CAD and scene scripts.
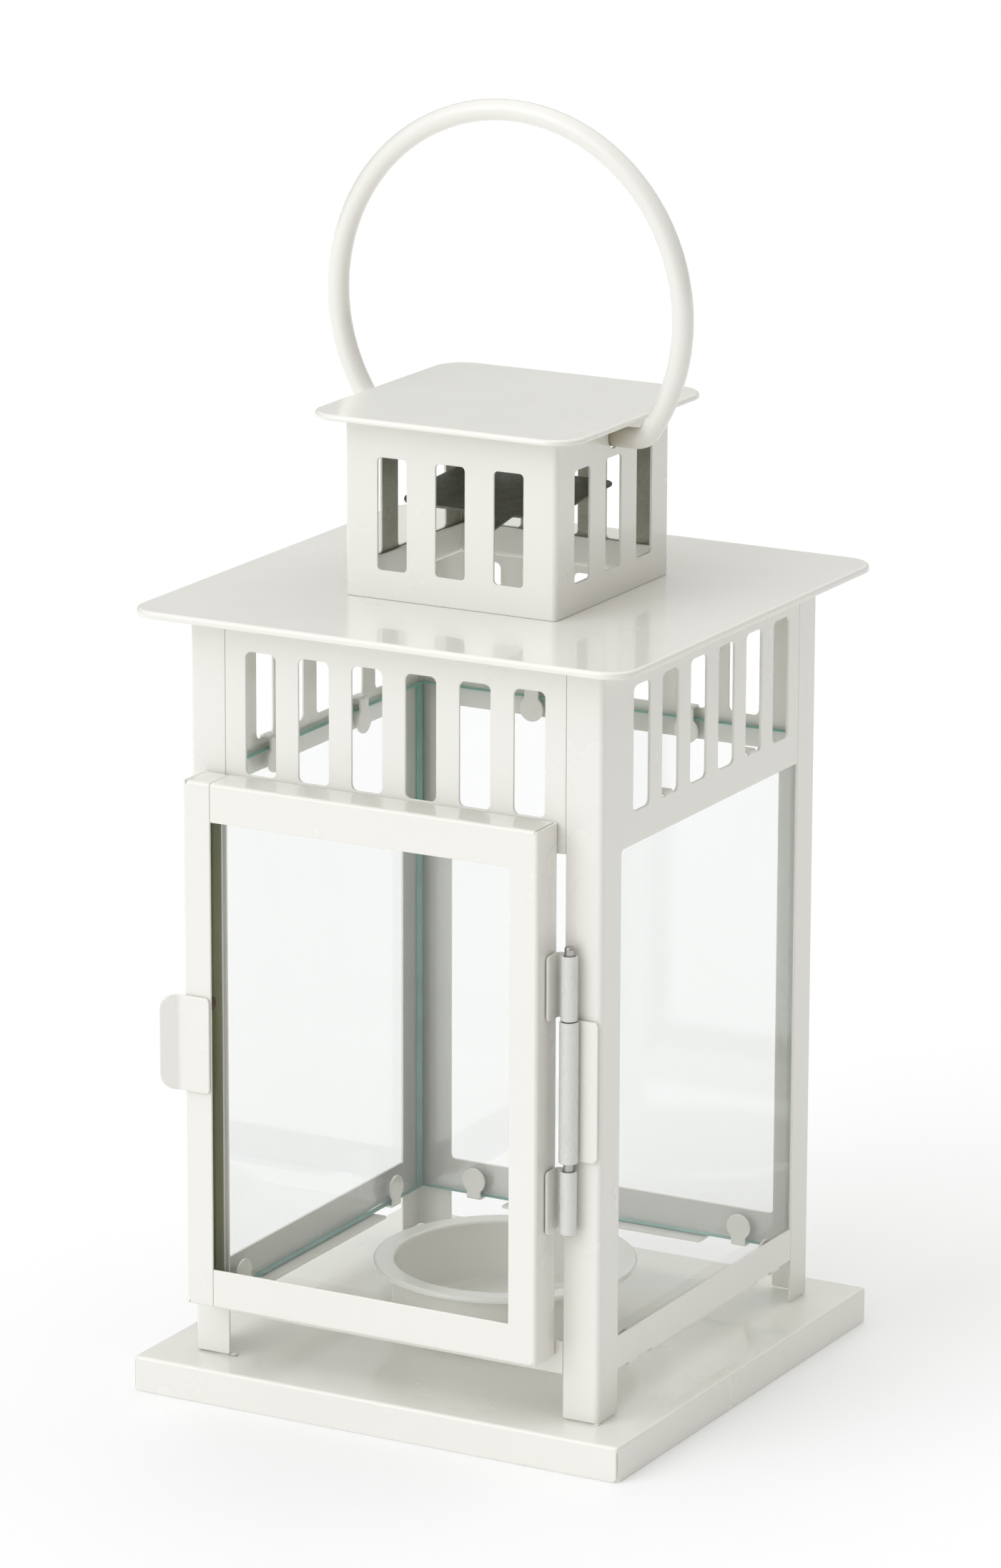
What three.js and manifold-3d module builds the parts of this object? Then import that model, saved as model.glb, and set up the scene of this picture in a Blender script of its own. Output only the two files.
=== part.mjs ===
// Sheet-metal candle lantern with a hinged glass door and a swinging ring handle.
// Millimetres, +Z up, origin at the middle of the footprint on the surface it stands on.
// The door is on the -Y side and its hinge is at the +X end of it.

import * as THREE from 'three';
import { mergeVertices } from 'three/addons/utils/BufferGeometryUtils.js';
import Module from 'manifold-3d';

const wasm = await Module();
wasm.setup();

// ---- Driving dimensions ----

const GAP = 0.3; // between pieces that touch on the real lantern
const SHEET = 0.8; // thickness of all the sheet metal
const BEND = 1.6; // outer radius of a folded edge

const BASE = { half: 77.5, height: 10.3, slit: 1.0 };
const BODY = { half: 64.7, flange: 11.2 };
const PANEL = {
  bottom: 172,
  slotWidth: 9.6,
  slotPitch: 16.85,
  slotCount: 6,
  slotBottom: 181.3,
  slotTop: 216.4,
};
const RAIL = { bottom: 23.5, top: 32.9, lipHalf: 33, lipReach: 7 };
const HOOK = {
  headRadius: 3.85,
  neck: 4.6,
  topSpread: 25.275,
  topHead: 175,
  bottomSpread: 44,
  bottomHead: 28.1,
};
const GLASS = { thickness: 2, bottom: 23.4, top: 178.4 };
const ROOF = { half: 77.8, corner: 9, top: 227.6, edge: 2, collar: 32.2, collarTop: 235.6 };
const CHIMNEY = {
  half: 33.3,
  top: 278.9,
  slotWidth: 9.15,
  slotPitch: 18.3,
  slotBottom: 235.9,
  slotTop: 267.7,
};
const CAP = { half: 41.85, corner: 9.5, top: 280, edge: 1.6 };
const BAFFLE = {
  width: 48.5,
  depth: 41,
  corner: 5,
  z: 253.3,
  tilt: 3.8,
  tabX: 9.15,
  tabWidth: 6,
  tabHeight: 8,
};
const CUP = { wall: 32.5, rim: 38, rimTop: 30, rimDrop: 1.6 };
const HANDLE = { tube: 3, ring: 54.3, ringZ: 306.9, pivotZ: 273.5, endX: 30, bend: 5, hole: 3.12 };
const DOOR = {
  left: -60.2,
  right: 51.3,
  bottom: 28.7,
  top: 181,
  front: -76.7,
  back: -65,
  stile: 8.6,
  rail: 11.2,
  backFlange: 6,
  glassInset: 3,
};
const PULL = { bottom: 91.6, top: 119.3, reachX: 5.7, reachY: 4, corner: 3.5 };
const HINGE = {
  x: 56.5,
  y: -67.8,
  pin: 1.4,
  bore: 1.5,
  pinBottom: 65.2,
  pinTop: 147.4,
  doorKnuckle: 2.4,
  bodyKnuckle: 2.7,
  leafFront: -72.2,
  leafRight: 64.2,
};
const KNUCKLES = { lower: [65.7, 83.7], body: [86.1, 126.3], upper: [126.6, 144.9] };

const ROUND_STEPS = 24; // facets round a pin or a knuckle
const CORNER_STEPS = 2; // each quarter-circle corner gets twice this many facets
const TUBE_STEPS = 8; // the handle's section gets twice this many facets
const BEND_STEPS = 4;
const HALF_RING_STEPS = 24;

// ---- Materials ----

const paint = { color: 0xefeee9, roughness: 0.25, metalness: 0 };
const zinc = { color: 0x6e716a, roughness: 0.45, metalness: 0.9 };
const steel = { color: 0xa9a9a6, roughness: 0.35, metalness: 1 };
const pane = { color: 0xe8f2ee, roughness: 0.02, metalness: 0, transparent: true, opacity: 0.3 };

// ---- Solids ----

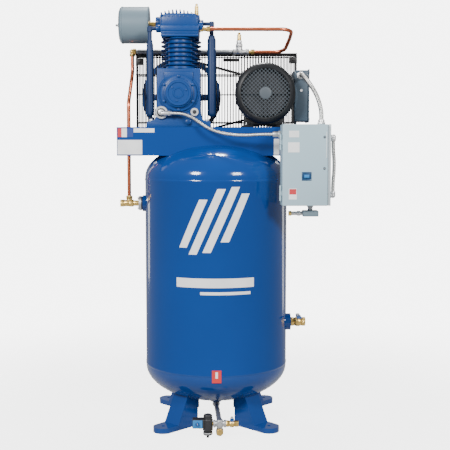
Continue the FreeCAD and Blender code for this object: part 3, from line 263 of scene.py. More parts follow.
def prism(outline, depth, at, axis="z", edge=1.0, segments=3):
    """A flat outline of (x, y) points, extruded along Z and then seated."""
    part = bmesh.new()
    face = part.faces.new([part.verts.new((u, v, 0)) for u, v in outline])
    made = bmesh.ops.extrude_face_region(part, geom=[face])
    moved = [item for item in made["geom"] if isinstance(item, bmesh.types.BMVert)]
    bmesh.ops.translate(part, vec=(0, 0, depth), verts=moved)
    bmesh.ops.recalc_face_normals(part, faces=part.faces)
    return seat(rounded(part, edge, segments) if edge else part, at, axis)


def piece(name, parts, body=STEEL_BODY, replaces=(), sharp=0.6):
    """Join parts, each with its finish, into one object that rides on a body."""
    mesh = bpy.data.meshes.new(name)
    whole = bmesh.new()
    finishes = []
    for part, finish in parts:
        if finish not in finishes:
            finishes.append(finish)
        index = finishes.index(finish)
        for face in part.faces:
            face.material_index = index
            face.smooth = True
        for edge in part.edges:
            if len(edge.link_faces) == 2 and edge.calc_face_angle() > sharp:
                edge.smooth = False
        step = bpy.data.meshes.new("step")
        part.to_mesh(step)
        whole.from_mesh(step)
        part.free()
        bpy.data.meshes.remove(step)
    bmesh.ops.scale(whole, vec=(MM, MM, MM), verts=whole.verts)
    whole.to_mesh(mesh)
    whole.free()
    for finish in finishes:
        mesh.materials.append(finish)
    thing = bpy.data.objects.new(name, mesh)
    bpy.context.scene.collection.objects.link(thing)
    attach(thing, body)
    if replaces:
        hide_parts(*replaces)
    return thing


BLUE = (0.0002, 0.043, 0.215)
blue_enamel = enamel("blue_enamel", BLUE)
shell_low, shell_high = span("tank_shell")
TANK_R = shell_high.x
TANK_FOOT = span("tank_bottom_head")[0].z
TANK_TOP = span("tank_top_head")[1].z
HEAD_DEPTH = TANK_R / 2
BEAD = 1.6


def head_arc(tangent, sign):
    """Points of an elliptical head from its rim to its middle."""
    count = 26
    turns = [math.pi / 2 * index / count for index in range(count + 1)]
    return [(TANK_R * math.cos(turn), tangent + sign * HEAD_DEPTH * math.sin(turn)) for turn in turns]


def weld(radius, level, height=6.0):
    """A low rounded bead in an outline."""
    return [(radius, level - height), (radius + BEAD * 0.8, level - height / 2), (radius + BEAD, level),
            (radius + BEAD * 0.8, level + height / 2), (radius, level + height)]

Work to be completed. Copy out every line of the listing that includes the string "Blender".

Solution to the problem.
What three.js and manifold-3d module builds the parts of this object? Then import that model, saved as model.glb, and set up the scene of this picture in a Blender script of its own. Output only the two files.
Continue the FreeCAD and Blender code for this object: part 3, from line 263 of scene.py. More parts follow.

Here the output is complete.